またまた、アジコの苦手な本格的ホラー映画の登場です。原案はあの『哭声/コクソン』のナ・ホンジン監督。ファン・ジョンミンが演じた怪しげな祈祷師イルグァンの「生い立ちを伝えたい」というところからスタートし、タイとの合作プロジェクトに発展。監督を『愛しのゴースト』のバンジョン・ピサンタナクーンに託し、韓国とはまたテイストの違う熱帯の湿気をまとったフォークロア的なホラー作品となりました。リアリズムにこだわったトリッキーな手法で、最初はドキュメンタリー映画なのかな?と錯覚してしまうのですが、徐々に仕掛けだというのがわかってきます。
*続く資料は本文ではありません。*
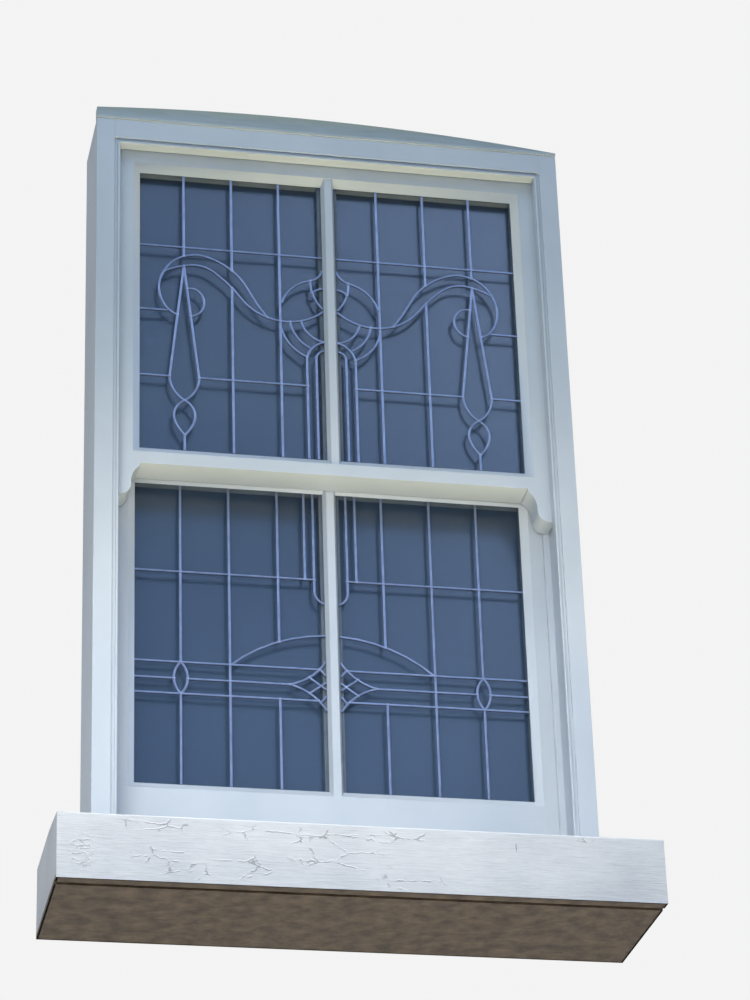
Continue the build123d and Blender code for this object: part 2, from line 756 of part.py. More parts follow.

彼らはこのおぞましい世界に巻き込まれていく目撃者、という設定でしょうか。残ったのはフィルムだけかもしれませんが、とにもかくにも心して最後までご覧ください。凶暴化ウイルスの恐怖を描いた先日の台湾映画『哭悲 The Sadness』ほどグロくはありませんが、血みどろ度はほぼ同じ。そこにダークな怪しさが加わってホラー感が倍増しております。

出演者の中では、やはり普通の若者から凶悪な何かに変貌するという難しい役柄を、まさに体当たりで演じたナリルヤ・グルモンコルペチに注目です。監督やサワニー・ウトーンマさんと共に来日。舞台挨拶やイベントも用意されているので、ホラー映画大好きな皆さんは、ぜひご注目ください。